10/10
A Tribe on the verge of extinction thanks to Anthropology
26 April 2015
SECRETS OF THE TRIBE" compiled and directed by Brazilian filmmaker José Padilha, viewed at the Los Angeles Film Festival, LAFF, 2010

A very thought-provoking documentary focusing on the interference of academic anthropologists in the life of an extremely primitive tribe in the Amazon jungle, the Yanomami, in ways that has threatened the very survival of these people. It is also about the squabbles, scandals, and venomous back-biting among these so-called social scientists, arguing over the authenticity of their "findings", with some soul-searching thrown in regarding the irreparable damage that has been inflicted on the people they are theoretically investigating in the name of "the advancement of science". One French anthropologist, a gay disciple of the famous French anthropological theoretician, Levi Strauss, spent 25 years among the Yanomami, apparently teaching the young boys of the tribe the fine points of European pedophilia.
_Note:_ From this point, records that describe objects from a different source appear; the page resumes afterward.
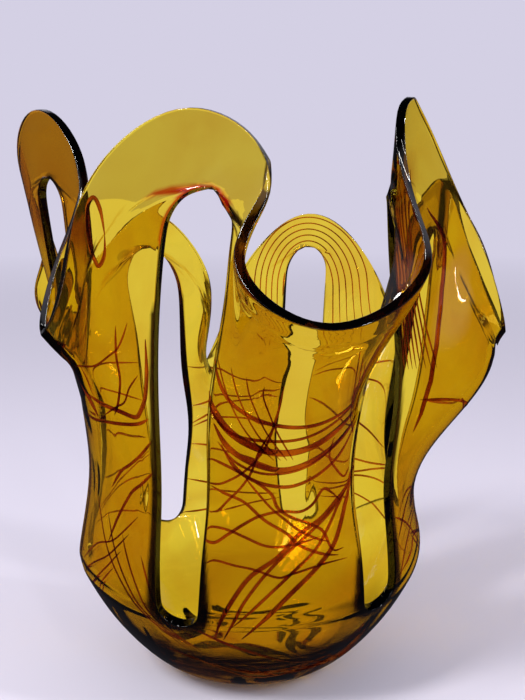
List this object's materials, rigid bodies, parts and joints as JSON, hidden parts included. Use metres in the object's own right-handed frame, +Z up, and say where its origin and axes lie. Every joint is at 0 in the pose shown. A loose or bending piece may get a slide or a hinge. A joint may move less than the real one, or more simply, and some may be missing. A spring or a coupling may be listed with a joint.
{
  "type": "vase",
  "caption": "Free-form blown glass vase in amber with dark trailed threads, its wall slit and pulled into standing loops and flared lips.",
  "frame": {"origin": "the middle of the flat foot, on the bowl's axis", "axes": "+Z up the bowl's axis; -Y is the side that the picture shows, +X is to its right"},
  "size_m": [0.2478, 0.2381, 0.291],
  "materials": {
    "amber_glass": "glossy"
  },
  "bodies": {
    "root": {"vase_body": "amber_glass"}
  },
  "joints": []
}
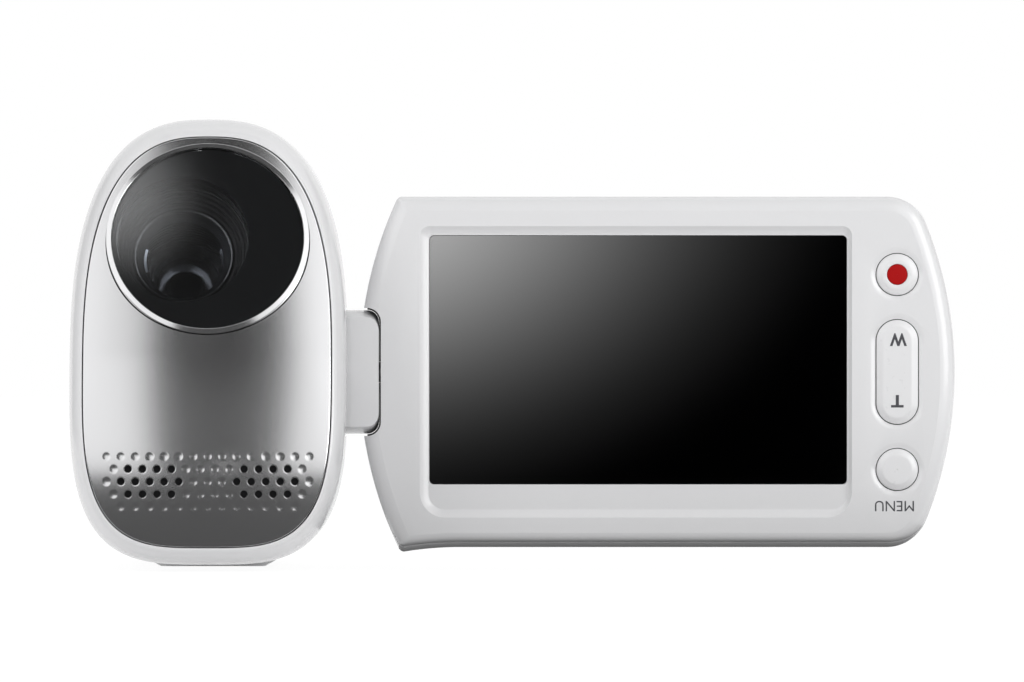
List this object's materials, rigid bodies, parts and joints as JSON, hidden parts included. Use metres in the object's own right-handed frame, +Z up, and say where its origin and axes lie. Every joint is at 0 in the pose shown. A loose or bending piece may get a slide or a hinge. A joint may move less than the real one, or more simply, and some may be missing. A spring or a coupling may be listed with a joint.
{
  "type": "compact camcorder",
  "caption": "Compact camcorder with an up-tilted lens in a brushed metal front plate and a side screen that swings out and twists to face forward.",
  "frame": {"origin": "mouth of the tripod socket, in the surface the camcorder stands on", "axes": "+Z up, -Y out of the lens towards the subject, +X to the side where the screen swings out"},
  "size_m": [0.1269, 0.1189, 0.0645],
  "materials": {
    "white_shell": "gloss",
    "brushed_plate": "brushed satin",
    "black_moulding": "matte",
    "lens_body": "black anodised",
    "polished_ring": "polished",
    "window_glass": "polished",
    "lens_glass": "coated",
    "lens_cells": "matte",
    "steel": "satin",
    "motor_can": "satin",
    "circuit_board": "matte",
    "microphone_cloth": "woven",
    "thread_insert": "satin",
    "battery_case": "matte",
    "battery_can": "wrapped",
    "silver_keys": "satin",
    "light_guides": "frosted",
    "display_glass": "polished",
    "display_module": "matte",
    "red_dot": "gloss"
  },
  "bodies": {
    "camcorder": {"front_shell": "white_shell", "front_plate": "brushed_plate", "front_frame": "black_moulding", "lens_ring": "polished_ring", "lens_window": "window_glass", "lens_mask": "black_moulding", "lens_barrel": "lens_body", "front_element": "lens_glass", "guide_rods": "steel", "zoom_motor": "motor_can", "iris_plate": "black_moulding", "image_sensor": "circuit_board", "microphone_cloth": "microphone_cloth", "microphone_capsules": "motor_can", "top_shell": "white_shell", "right_shell": "white_shell", "left_panel": "white_shell", "rear_cover": "white_shell", "base_plate": "white_shell", "tripod_socket": "thread_insert", "chassis": "steel", "battery_case": "battery_case", "battery_pack": "battery_can", "battery_door_pin": "steel", "memory_card": "black_moulding", "card_slot": "steel", "main_board": "circuit_board", "speaker": "steel", "status_lights": "light_guides", "jack_block": "black_moulding", "jack_pins": "steel", "case_screws": "steel", "hinge_bracket": "steel", "swing_pin": "steel"},
    "hinge_body": {"hinge_block": "white_shell", "hinge_block_cover": "white_shell"},
    "screen_panel": {"twist_shaft": "steel", "twist_bracket": "steel", "screen_bezel": "white_shell", "screen_cover": "white_shell", "screen_glass": "display_glass", "screen_module": "display_module", "screen_board": "circuit_board", "screen_screws": "steel"},
    "battery_door_body": {"battery_door": "white_shell"},
    "jack_cover_body": {"jack_cover": "white_shell"},
    "zoom_lever_body": {"zoom_lever": "silver_keys"},
    "zoom_group_body": {"zoom_group": "lens_cells"},
    "focus_group_body": {"focus_group": "lens_cells"},
    "photo_button_body": {"photo_button": "silver_keys"},
    "record_button_body": {"record_button": "silver_keys"},
    "mode_button_body": {"mode_button": "silver_keys"},
    "power_button_body": {"power_button": "silver_keys"},
    "display_button_body": {"display_button": "silver_keys"},
    "auto_button_body": {"auto_button": "silver_keys"},
    "screen_record_body": {"screen_record_button": "white_shell", "screen_record_dot": "red_dot"},
    "screen_menu_body": {"screen_menu_button": "white_shell"},
    "screen_zoom_body": {"screen_zoom_rocker": "white_shell"}
  },
  "joints": [
    {"name": "screen_swing", "type": "hinge", "parent": "camcorder", "child": "hinge_body", "pos_m": [0.01507, -0.0275, 0.02825], "axis": [0, 0, -1], "range_deg": [-90, 0]},
    {"name": "screen_twist", "type": "hinge", "parent": "hinge_body", "child": "screen_panel", "pos_m": [0.01507, -0.0275, 0.02825], "axis": [-1, 0, 0], "range_deg": [0, 270]},
    {"name": "battery_door", "type": "hinge", "parent": "camcorder", "child": "battery_door_body", "pos_m": [0, 0.011, 0.0023], "axis": [-1, 0, 0], "range_deg": [0, 95]},
    {"name": "jack_cover", "type": "hinge", "parent": "camcorder", "child": "jack_cover_body", "pos_m": [-0.01847, 0.034, 0.028], "axis": [0, 0, 1], "range_deg": [0, 100]},
    {"name": "zoom_lever", "type": "hinge", "parent": "camcorder", "child": "zoom_lever_body", "pos_m": [-0.0025, 0.034, 0.06], "axis": [0, 0, 1], "range_deg": [-20, 20], "stiffness_Nm_per_rad": 0.02},
    {"name": "zoom_group", "type": "slide", "parent": "camcorder", "child": "zoom_group_body", "axis": [0, -0.9397, 0.342], "range_m": [0, 0.008]},
    {"name": "focus_group", "type": "slide", "parent": "camcorder", "child": "focus_group_body", "axis": [0, -0.9397, 0.342], "range_m": [0, 0.002]},
    {"name": "photo_button", "type": "slide", "parent": "camcorder", "child": "photo_button_body", "axis": [0, 0, -1], "range_m": [0, 0.0006], "stiffness_N_per_m": 300, "springref_m": -0.0005},
    {"name": "record_button", "type": "slide", "parent": "camcorder", "child": "record_button_body", "axis": [0, -1, 0], "range_m": [0, 0.0006], "stiffness_N_per_m": 300, "springref_m": -0.0005},
    {"name": "mode_button", "type": "slide", "parent": "camcorder", "child": "mode_button_body", "axis": [0, -1, 0], "range_m": [0, 0.0006], "stiffness_N_per_m": 300, "springref_m": -0.0005},
    {"name": "power_button", "type": "slide", "parent": "camcorder", "child": "power_button_body", "axis": [-1, 0, 0], "range_m": [0, 0.0005], "stiffness_N_per_m": 300, "springref_m": -0.0005},
    {"name": "display_button", "type": "slide", "parent": "camcorder", "child": "display_button_body", "axis": [-1, 0, 0], "range_m": [0, 0.0005], "stiffness_N_per_m": 300, "springref_m": -0.0005},
    {"name": "auto_button", "type": "slide", "parent": "camcorder", "child": "auto_button_body", "axis": [-1, 0, 0], "range_m": [0, 0.0005], "stiffness_N_per_m": 300, "springref_m": -0.0005},
    {"name": "screen_record", "type": "slide", "parent": "screen_panel", "child": "screen_record_body", "axis": [0, 1, 0], "range_m": [0, 0.0005], "stiffness_N_per_m": 300, "springref_m": -0.0005},
    {"name": "screen_menu", "type": "slide", "parent": "screen_panel", "child": "screen_menu_body", "axis": [0, 1, 0], "range_m": [0, 0.0005], "stiffness_N_per_m": 300, "springref_m": -0.0005},
    {"name": "screen_zoom", "type": "hinge", "parent": "screen_panel", "child": "screen_zoom_body", "pos_m": [0.09878, -0.03025, 0.02825], "axis": [1, 0, 0], "range_deg": [-4, 4], "stiffness_Nm_per_rad": 0.02}
  ]
}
An American scholar went down to the Amazon and came back with a Yanomami wife with whom he has fathered three children who can't count past two — the highest number in the Yanomami language. However he was black-balled from the academic community and couldn't find a teaching job. (You ain't supposed to marry these people –you're just supposed to write papers about them…) — Made me shudder since I was once an "anthro" major myself! should be Required viewing for students of genocide.